DIRECTIONS: Only the lines starting at the one with "front_cover();" and ending at the one with "point = shown.matrix_world" should be copied, exactly and with both ends kept.

SUPPLIED MATERIAL:
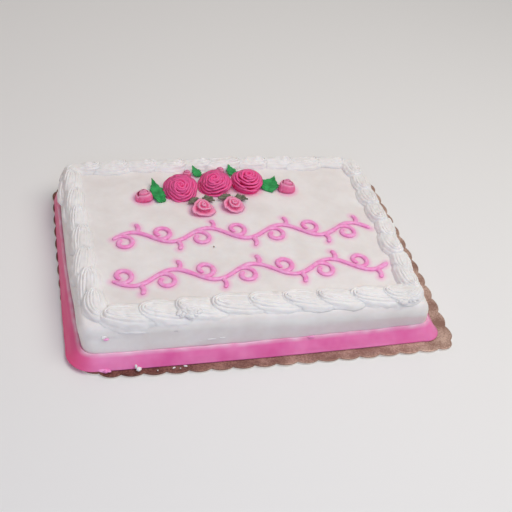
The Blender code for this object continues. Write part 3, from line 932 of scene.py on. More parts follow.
@dataclass
class ShellBorder:
    """Shells piped anticlockwise round the top edge with an open star tip."""

    form: CakeForm
    corner_radius: float = 15 * MM
    corners: tuple[tuple[float, float], ...] = (
        (19 * MM, 18.5 * MM), (15.5 * MM, 18.5 * MM), (15.5 * MM, 14.5 * MM), (12.5 * MM, 9 * MM),
    )
    runs: tuple[ShellRun, ...] = (
        ShellRun(Side.FRONT, 7.5 * MM, 17.0 * MM, 9), ShellRun(Side.RIGHT, 0.0, 14.5 * MM, 8),
        ShellRun(Side.BACK, 2.0 * MM, 14.5 * MM, 10), ShellRun(Side.LEFT, 3.5 * MM, 14.0 * MM, 7),
    )
    height: float = 11.5 * MM
    shell_length: float = 70 * MM
    shell_half_width: float = 16 * MM
    nominal_pitch: float = 42 * MM
    ridges: float = 4.0
    groove_depth: float = 0.26
    groove_turn: float = math.radians(215)
    core_reach: float = 0.55
    core_back: float = 2 * MM
    tail_fall: float = 0.62
    rim_drop: float = 1.5 * MM
    hidden_foot: float = 2.5 * MM
    curl: tuple[float, float] = (0.10, 0.03)
    rows: int = 30
    columns: int = 72
    path_step: float = 3 * MM
    lump: float = 8 * MM
    lump_height: float = 1.4 * MM
    sizes: tuple[tuple[float, ...], ...] = ((0.90, 0.88, 0.84), (1.10, 1.08, 1.16))
    turns: tuple[tuple[float, ...], ...] = ((-0.08, -0.04, -0.12), (0.08, 0.04, 0.10))
    lowest: float = 6 * MM

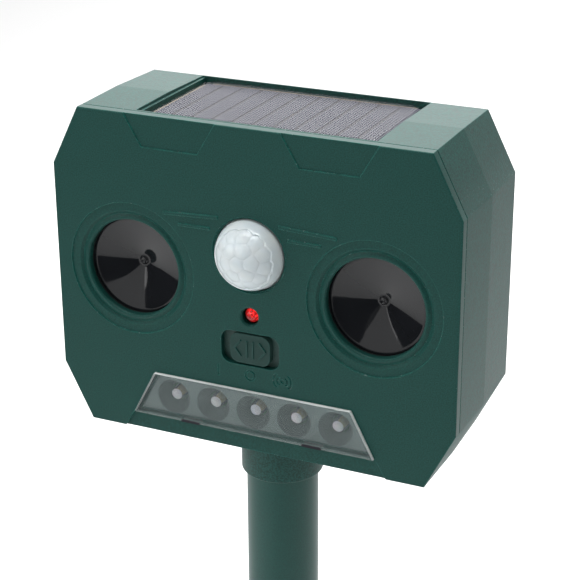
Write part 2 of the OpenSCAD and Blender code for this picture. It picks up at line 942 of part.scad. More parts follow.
module step_up_coils() {
    top = board_depth + board_t;
    color([0.25, 0.24, 0.23])
        for (p = [[10, -13], [-12, -1.5]])
            at_face(p[0], p[1], top)
                rotate_extrude($fn = round_fn)
                    polygon([
                        [0, 0], [3.6, 0], [3.6, 1], [2.6, 1.4],
                        [2.6, 5.4], [3.6, 5.8], [3.6, 6.8], [0, 6.8]
                    ]);
}

module board_screws() {
    color([0.6, 0.6, 0.62]) {
        for (p = board_posts)
            small_screw(p[0], p[1], board_depth + board_t, 7);
        for (p = lamp_posts)
            small_screw(p[0], p[1], lamp_board_depth + lamp_board_t, 6);
    }
}

module battery_cells() {
    color([0.2, 0.5, 0.3])
        for (row = cell_rows)
            translate([0, cell_y, cell_z(row)])
                rotate([0, 90 * cell_dir(row), 0]) {
                    translate([0, 0, cell_foot_x])
                        cylinder(h = cell_len, r = cell_r, $fn = round_fn);
                    translate([0, 0, cell_tip_x - nipple_len])
                        cylinder(h = nipple_len, r = nipple_r, $fn = round_fn);
                }
}

// One contact strip at the +X or -X end, spanning rows a to b
module contact_strip(side, a, b) {
    x0 = side > 0 ? box_half_w - contact_t : -box_half_w;
    translate([x0, cell_y - contact_w / 2, cell_z(a) - contact_w / 2])
        cube([contact_t, contact_w, cell_z(b) - cell_z(a) + contact_w]);
}

// Solder tail that brings a contact out through the front wall of the battery box
module contact_tail(side, row) {
    translate([side * (box_half_w - contact_t / 2), (tail_y + cell_y) / 2, cell_z(row)])
        cube([contact_t, cell_y - tail_y, tail_w], center = true);
}

module battery_contacts() {
    color([0.78, 0.78, 0.76]) {
        contact_strip(1, -1, 0);
        contact_strip(1, 1, 1);
        contact_tail(1, 1);
        contact_strip(-1, -1, -1);
        contact_tail(-1, -1);
        contact_strip(-1, 0, 1);
    }
}

module battery_springs() {
    length = cell_foot_x + cell_tip_x - 2 * spring_wire;
    color([0.82, 0.82, 0.8])
        for (row = cell_rows)
            translate([0, cell_y, cell_z(row)])
                rotate([0, 90 * cell_dir(row), 0])
                    translate([0, 0, -cell_tip_x + spring_wire])
                        tube_along([
                            for (i = [0 : spring_turns * spring_steps])
                                let (a = 360 * i / spring_steps)
                                let (t = i / (spring_turns * spring_steps))
                                let (r = spring_wide_r + (spring_narrow_r - spring_wide_r) * t)
                                [r * cos(a), r * sin(a), length * t]
                        ], spring_wire, [0, 0, 1]);
}

module battery_leads() {
    tail_x = box_half_w - contact_t / 2;
    color("red")
        lead(concat(
            lead_start(tail_x, tail_y, cell_z(1) - head_z, -1),
            [[27, -0.5, 12.5], [22, -2.5, 16], [16.5, -5.5, 20]],
            lead_end(13, board_back_y, 22)
        ), [0, 0, 1]);
    color([0.1, 0.1, 0.1])
        lead(concat(
            lead_start(-tail_x, tail_y, cell_z(-1) - head_z, -1),
            [[-27, -0.5, -20], [-23, -3, -19.5], [-19.5, -6, -20]],
            lead_end(-18, board_back_y, -20)
        ), [0, 0, 1]);
}

module battery_door() {
    color([0.09, 0.27, 0.21])
        difference() {
            union() {
                head_box(-door_half_w, door_half_w, door_y, back_y,
                         box_mid_z - door_half_h, box_mid_z + door_half_h);
                translate([0, pivot_y, pivot_z])
                    rotate([0, 90, 0])
                        cylinder(h = 2 * door_half_w, r = door_t / 2, center = true, $fn = round_fn);
                translate([0, pivot_y, pivot_z])
                    rotate([0, 90, 0])
                        cylinder(h = 2 * (door_half_w + pivot_len), r = pivot_r,
                                 center = true, $fn = round_fn);
                head_box(-5, 5, back_y - 2.6, back_y, box_mid_z + door_half_h - 0.5,
                         box_mid_z + door_half_h + 2);
            }
            for (side = [-1, 1])
                head_box(side * 6.2 - 0.5, side * 6.2 + 0.5, back_y - 4, back_y + 1,
                         box_mid_z + door_half_h - 7, box_mid_z + door_half_h + 1);
            for (i = [0 : 4])
                head_box(-grip_half_w, grip_half_w, back_y - 0.4, back_y + 1,
                         grip_top - 1 - grip_pitch * i, grip_top - grip_pitch * i);
        }
}

// Solid round bar with a small chamfer at both ends
module chamfered_bar(length) {
    rotate_extrude($fn = round_fn)
        polygon([
            [0, 0], [tube_r - tube_chamfer, 0], [tube_r, tube_chamfer], [tube_r, length - tube_chamfer],
            [tube_r - tube_chamfer, length], [0, length]
        ]);
}

module stake_upper_tube() {
    color([0.08, 0.25, 0.19])
        translate([0, 0, tube_len])
            difference() {
                chamfered_bar(head_z + socket_roof - socket_play - tube_len);
                translate([0, 0, -1])
                    cylinder(h = far, r = tube_r - tube_wall, $fn = round_fn);
            }
}

module stake_lower_tube() {
    color([0.08, 0.25, 0.19])
        difference() {
            union() {
                chamfered_bar(tube_len);
                cylinder(h = tube_len + spigot_len, r = tube_r - tube_wall - spigot_gap, $fn = round_fn);
            }
            translate([0, 0, -1])
                cylinder(h = spigot_len + spigot_room + 1, r = tube_r - tube_wall, $fn = round_fn);
            cylinder(h = far, r = tube_r - 2 * tube_wall - spigot_gap, $fn = round_fn);
        }
}

module ground_spike() {
    vane_w = tube_r - vane_inset;
    vane_top = -spike_flange_t / 2;
    shoulder = -vane_shoulder * spike_len;
    color([0.08, 0.25, 0.19]) {
        cylinder(h = spigot_len, r = tube_r - tube_wall - spigot_gap, $fn = round_fn);
        translate([0, 0, -spike_flange_t])
            cylinder(h = spike_flange_t, r = tube_r - tube_chamfer, $fn = round_fn);
        for (a = [0, 90])
            rotate(a)
                rotate([90, 0, 0])
                    translate([0, 0, -vane_t / 2])
                        linear_extrude(vane_t)
                            polygon([
                                [-vane_w, vane_top], [vane_w, vane_top], [vane_w, shoulder],
                                [spike_tip_half_w, -spike_len], [-spike_tip_half_w, -spike_len],
                                [-vane_w, shoulder]
                            ]);
    }
}

front_cover();
rear_housing();
housing_gasket();
housing_screws();
solar_board();
solar_cells();
solar_resin();
solar_leads();
pir_lens();
pir_sensor();
indicator_led();
switch_slider();
switch_lever();
switch_body();
lamp_window();
lamp_reflector();
lamp_leds();
lamp_board();
lamp_leads();
speaker_cone(-1);  // speaker_cone_left
speaker_cone(1);  // speaker_cone_right
speaker_frame(-1);  // speaker_frame_left
speaker_frame(1);  // speaker_frame_right
speaker_piezo(-1);  // speaker_piezo_left
speaker_piezo(1);  // speaker_piezo_right
speaker_screws();
speaker_leads();
main_board();
controller_chip();
capacitors();
step_up_coils();
board_screws();
battery_cells();
battery_contacts();
battery_springs();
battery_leads();
battery_door();
stake_upper_tube();
stake_lower_tube();
ground_spike();
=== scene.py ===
import json
import math

import bmesh
import bpy
import numpy as np
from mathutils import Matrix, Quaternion, Vector, noise


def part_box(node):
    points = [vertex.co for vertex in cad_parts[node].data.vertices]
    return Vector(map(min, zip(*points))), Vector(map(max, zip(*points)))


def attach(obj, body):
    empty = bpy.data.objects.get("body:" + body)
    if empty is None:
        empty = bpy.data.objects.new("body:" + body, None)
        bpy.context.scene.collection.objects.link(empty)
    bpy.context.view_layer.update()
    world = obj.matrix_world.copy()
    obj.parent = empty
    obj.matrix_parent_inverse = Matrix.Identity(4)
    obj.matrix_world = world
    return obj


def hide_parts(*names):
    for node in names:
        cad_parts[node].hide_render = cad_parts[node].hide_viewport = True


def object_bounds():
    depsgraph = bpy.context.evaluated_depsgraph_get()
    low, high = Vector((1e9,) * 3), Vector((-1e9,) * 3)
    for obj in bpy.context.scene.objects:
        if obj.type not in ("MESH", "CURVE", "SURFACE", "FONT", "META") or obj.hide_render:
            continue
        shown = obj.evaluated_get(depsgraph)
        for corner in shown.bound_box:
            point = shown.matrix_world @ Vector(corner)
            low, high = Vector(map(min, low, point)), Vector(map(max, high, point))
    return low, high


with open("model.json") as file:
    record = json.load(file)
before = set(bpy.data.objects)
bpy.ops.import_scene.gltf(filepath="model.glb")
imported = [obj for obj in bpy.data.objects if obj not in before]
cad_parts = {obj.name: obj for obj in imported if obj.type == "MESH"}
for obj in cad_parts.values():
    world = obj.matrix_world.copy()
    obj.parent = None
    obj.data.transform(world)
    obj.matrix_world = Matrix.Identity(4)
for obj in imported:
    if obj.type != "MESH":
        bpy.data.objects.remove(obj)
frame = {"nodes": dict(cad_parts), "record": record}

CAD_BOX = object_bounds()
SCENE = bpy.context.scene
NODES = frame["nodes"]
MM = 0.001
BODY_OF = {node: body for body, nodes in frame["record"]["behaviour"]["bodies"].items() for node in nodes}
SLOT_OF = {part["node"]: part["material_slot"] for part in frame["record"]["subparts"]}


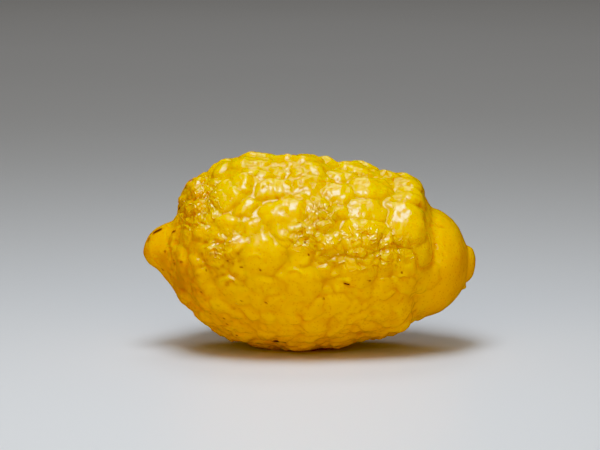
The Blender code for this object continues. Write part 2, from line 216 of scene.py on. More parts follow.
# Brown stains: along, up, reach and strength
STAINS_MM = (
    (-59.5, 8.6, 2.6, 0.9), (-62.5, 4.6, 1.6, 0.9), (-56.4, -3.3, 3.4, 1.0),
    (-50.0, -12.7, 4.6, 1.0), (-47.4, -8.4, 3.6, 0.7), (-50.6, 16.0, 5.5, 0.6),
    (-46.5, 24.0, 6.0, 0.75), (-41.0, 19.0, 9.0, 0.3), (-34.2, 2.0, 1.6, 0.4),
    (-47.0, -22.0, 8.0, 0.3), (-33.0, -28.0, 9.0, 0.22), (42.5, 28.0, 2.0, 0.6),
    (53.7, -0.8, 1.6, 0.35), (37.3, 4.7, 1.2, 0.4), (60.5, -6.0, 5.0, 0.18),
    (19.7, 5.6, 2.0, 0.35), (-8.9, 14.0, 1.3, 0.3), (-57.0, 4.5, 2.2, 0.2),
    (-53.5, 9.5, 3.0, 0.35),
)
# Where the skin is finely wrinkled: along, up, and how far that reaches along and up
WRINKLED_MM = (
    (21.0, 1.0, 27.0, 10.0),
    (-33.0, 2.0, 9.0, 8.0),
    (-2.0, 6.0, 9.0, 8.0),
    (4.0, 13.0, 8.0, 9.0),
    (-43.0, 18.0, 14.0, 15.0),
)


def smoothstep(value: Array | float) -> Array:
    """Soft step from 0 to 1.

    Args:
        value: where along the step, 0 at its foot and 1 at its head.

    Returns:
        The step's height there.
    """
    value = np.clip(value, 0.0, 1.0)
    return value * value * (3.0 - 2.0 * value)


def ramp(values: Array, span: Span) -> Array:
    """Soft step from 0 at the span's first value to 1 at its second."""
    start, end = span
    return smoothstep((values - start) / (end - start))


def at_least(least: float, share: Array) -> Array:
    """Lifts a share that runs from 0 to 1, so that it runs from this least value to 1."""
    return least + (1.0 - least) * share


def upper_share(points: Array) -> Array:
    """Gives how far each point belongs to the bold upper half, from 0 to 1."""
    return ramp(points[:, 2], UPPER_SPAN)


def hex_to_linear(code: str) -> tuple[float, float, float, float]:
    """Turns an sRGB colour code into the linear colour that a shader takes.

    Args:
        code: six hex digits, with or without a leading hash.

    Returns:
        Linear red, green and blue, and an alpha of 1.
    """
    parts = [int(code.lstrip("#")[i : i + 2], 16) / 255 for i in (0, 2, 4)]
    linear = [c / 12.92 if c <= 0.04045 else ((c + 0.055) / 1.055) ** 2.4 for c in parts]
    return linear[0], linear[1], linear[2], 1.0


def fill(tree: Tree, node: bpy.types.Node, values: dict[str | int, Any]) -> None:
    """Sets a node's options and sockets.

    Args:
        tree: the node tree that it is in.
        node: the node.
        values: what they get by name or number, each a value or another node's output.
    """
    for name, value in values.items():
        if isinstance(value, Socket):
            tree.links.new(value, node.inputs[name])
        elif isinstance(name, str) and hasattr(node, name):
            setattr(node, name, value)
        else:
            node.inputs[name].default_value = value


def add_node(
    tree: Tree, kind: str, values: dict[str | int, Any], output: str | int = 0
) -> Socket:
    """Adds one shader node.

    Args:
        tree: the material's node tree.
        kind: the node's type name, without the words that all shader nodes share.
        values: what its options and sockets get.
        output: which of its outputs is wanted.

    Returns:
        That output.
    """
    node = tree.nodes.new(f"ShaderNode{kind}")
    fill(tree, node, values)
    return node.outputs[output]


def soft_step(tree: Tree, value: Socket, start: float, end: float) -> Socket:
    """Adds a soft step from 0 where the value is at the start to 1 where it is at the end."""
    settings = {"interpolation_type": "SMOOTHSTEP", "From Min": start, "From Max": end}
    return add_node(tree, "MapRange", {**settings, "Value": value})


def add_share(tree: Tree, base: float | Socket, share: Socket, amount: float) -> Socket:
    """Adds so much of a share to a value."""
    return add_node(tree, "Math", {"operation": "MULTIPLY_ADD", 0: share, 1: amount, 2: base})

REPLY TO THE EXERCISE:
front_cover();
rear_housing();
housing_gasket();
housing_screws();
solar_board();
solar_cells();
solar_resin();
solar_leads();
pir_lens();
pir_sensor();
indicator_led();
switch_slider();
switch_lever();
switch_body();
lamp_window();
lamp_reflector();
lamp_leds();
lamp_board();
lamp_leads();
speaker_cone(-1);  // speaker_cone_left
speaker_cone(1);  // speaker_cone_right
speaker_frame(-1);  // speaker_frame_left
speaker_frame(1);  // speaker_frame_right
speaker_piezo(-1);  // speaker_piezo_left
speaker_piezo(1);  // speaker_piezo_right
speaker_screws();
speaker_leads();
main_board();
controller_chip();
capacitors();
step_up_coils();
board_screws();
battery_cells();
battery_contacts();
battery_springs();
battery_leads();
battery_door();
stake_upper_tube();
stake_lower_tube();
ground_spike();
=== scene.py ===
import json
import math

import bmesh
import bpy
import numpy as np
from mathutils import Matrix, Quaternion, Vector, noise


def part_box(node):
    points = [vertex.co for vertex in cad_parts[node].data.vertices]
    return Vector(map(min, zip(*points))), Vector(map(max, zip(*points)))


def attach(obj, body):
    empty = bpy.data.objects.get("body:" + body)
    if empty is None:
        empty = bpy.data.objects.new("body:" + body, None)
        bpy.context.scene.collection.objects.link(empty)
    bpy.context.view_layer.update()
    world = obj.matrix_world.copy()
    obj.parent = empty
    obj.matrix_parent_inverse = Matrix.Identity(4)
    obj.matrix_world = world
    return obj


def hide_parts(*names):
    for node in names:
        cad_parts[node].hide_render = cad_parts[node].hide_viewport = True


def object_bounds():
    depsgraph = bpy.context.evaluated_depsgraph_get()
    low, high = Vector((1e9,) * 3), Vector((-1e9,) * 3)
    for obj in bpy.context.scene.objects:
        if obj.type not in ("MESH", "CURVE", "SURFACE", "FONT", "META") or obj.hide_render:
            continue
        shown = obj.evaluated_get(depsgraph)
        for corner in shown.bound_box:
            point = shown.matrix_world @ Vector(corner)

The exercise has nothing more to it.